▸ **Supplied data**
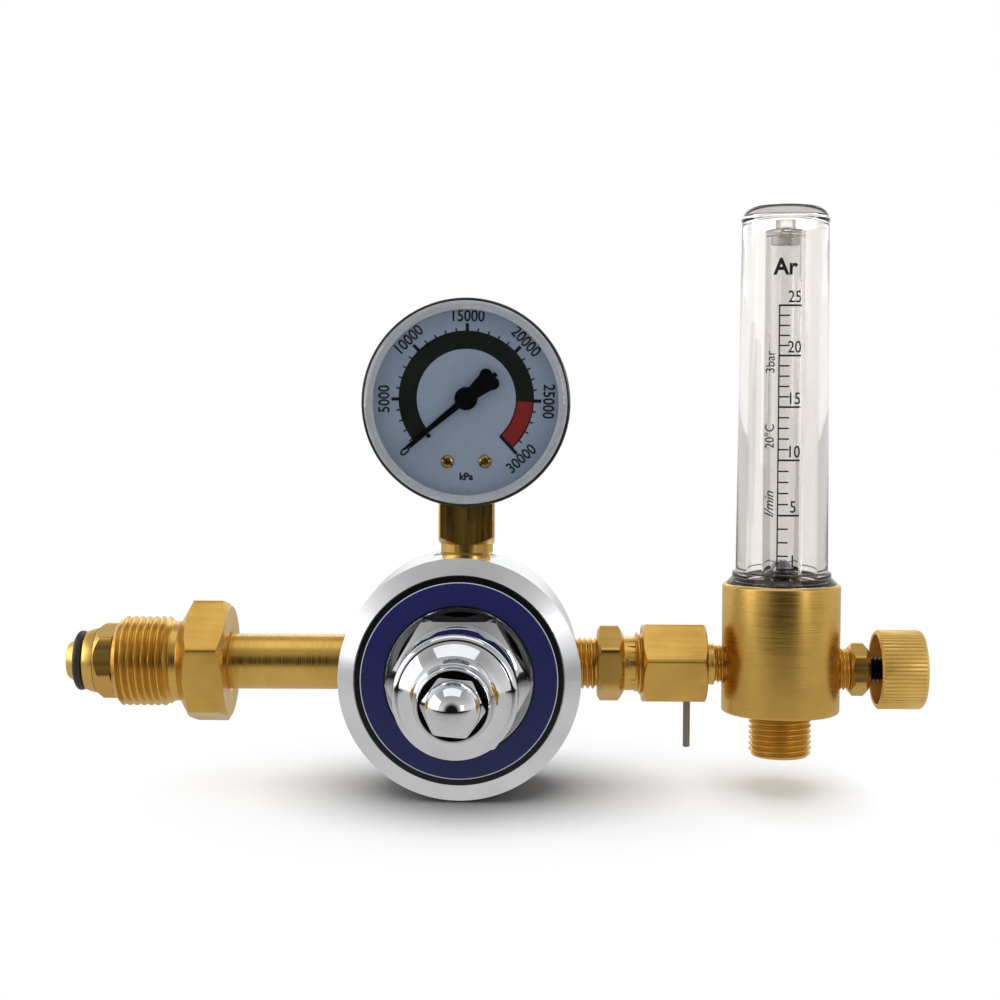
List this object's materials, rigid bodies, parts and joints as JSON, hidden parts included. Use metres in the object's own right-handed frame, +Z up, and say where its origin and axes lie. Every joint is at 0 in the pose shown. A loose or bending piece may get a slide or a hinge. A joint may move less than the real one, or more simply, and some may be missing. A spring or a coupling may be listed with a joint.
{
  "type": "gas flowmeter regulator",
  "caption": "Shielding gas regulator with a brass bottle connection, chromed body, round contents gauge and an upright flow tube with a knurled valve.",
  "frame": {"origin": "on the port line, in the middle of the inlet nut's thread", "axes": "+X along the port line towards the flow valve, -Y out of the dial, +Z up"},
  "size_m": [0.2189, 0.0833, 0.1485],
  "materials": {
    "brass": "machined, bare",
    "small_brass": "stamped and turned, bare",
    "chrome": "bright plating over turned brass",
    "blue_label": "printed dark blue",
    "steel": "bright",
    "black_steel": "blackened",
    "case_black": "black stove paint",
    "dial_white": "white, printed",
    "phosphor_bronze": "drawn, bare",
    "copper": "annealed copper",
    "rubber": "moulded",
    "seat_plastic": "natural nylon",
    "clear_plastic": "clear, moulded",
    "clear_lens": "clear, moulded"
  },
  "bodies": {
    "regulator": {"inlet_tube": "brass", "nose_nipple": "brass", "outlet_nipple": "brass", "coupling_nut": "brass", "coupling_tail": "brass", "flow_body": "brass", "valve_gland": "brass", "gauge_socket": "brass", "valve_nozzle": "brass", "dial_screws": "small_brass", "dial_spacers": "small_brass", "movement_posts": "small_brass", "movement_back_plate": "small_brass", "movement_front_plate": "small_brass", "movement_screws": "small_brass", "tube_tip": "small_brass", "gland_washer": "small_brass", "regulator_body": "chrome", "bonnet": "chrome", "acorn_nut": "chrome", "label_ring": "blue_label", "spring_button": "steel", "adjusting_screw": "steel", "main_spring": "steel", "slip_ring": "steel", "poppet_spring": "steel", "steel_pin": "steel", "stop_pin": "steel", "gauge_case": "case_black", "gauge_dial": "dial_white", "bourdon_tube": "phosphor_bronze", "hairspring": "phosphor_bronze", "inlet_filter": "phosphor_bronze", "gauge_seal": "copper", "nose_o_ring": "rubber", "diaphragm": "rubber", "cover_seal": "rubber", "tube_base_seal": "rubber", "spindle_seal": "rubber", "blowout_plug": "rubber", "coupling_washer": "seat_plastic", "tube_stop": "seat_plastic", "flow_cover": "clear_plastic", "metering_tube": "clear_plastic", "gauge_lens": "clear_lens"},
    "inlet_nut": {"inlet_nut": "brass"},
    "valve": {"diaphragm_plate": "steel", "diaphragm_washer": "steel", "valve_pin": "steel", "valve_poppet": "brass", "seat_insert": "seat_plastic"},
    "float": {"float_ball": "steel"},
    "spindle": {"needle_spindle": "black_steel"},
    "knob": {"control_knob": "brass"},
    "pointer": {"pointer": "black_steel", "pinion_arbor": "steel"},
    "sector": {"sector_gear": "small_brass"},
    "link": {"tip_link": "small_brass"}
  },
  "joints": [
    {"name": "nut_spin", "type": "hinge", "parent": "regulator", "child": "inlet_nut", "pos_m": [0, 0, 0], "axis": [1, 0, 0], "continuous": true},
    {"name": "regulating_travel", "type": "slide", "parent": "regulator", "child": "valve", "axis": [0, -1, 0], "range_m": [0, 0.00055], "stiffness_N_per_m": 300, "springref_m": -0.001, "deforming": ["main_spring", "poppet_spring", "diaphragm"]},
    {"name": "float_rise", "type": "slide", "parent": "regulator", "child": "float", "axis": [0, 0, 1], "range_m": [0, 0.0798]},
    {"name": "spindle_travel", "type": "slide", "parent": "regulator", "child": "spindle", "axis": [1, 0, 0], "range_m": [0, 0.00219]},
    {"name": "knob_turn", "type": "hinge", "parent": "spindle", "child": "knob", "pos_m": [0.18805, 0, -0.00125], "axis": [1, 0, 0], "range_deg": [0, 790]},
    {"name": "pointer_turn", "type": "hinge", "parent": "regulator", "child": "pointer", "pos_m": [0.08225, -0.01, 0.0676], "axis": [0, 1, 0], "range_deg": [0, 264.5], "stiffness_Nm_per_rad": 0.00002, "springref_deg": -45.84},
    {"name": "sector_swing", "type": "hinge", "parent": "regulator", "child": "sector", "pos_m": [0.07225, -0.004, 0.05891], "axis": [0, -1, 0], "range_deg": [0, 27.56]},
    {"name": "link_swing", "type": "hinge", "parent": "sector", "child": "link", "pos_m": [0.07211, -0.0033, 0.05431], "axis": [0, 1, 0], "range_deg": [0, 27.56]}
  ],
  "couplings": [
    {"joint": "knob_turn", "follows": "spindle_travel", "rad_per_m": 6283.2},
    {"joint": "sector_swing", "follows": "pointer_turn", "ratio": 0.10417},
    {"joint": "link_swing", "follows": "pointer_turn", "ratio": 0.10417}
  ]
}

▸ **Short task**
Leave out every line without the string "frame" and copy the rest.

▸ **Full response**
List this object's materials, rigid bodies, parts and joints as JSON, hidden parts included. Use metres in the object's own right-handed frame, +Z up, and say where its origin and axes lie. Every joint is at 0 in the pose shown. A loose or bending piece may get a slide or a hinge. A joint may move less than the real one, or more simply, and some may be missing. A spring or a coupling may be listed with a joint.
  "frame": {"origin": "on the port line, in the middle of the inlet nut's thread", "axes": "+X along the port line towards the flow valve, -Y out of the dial, +Z up"},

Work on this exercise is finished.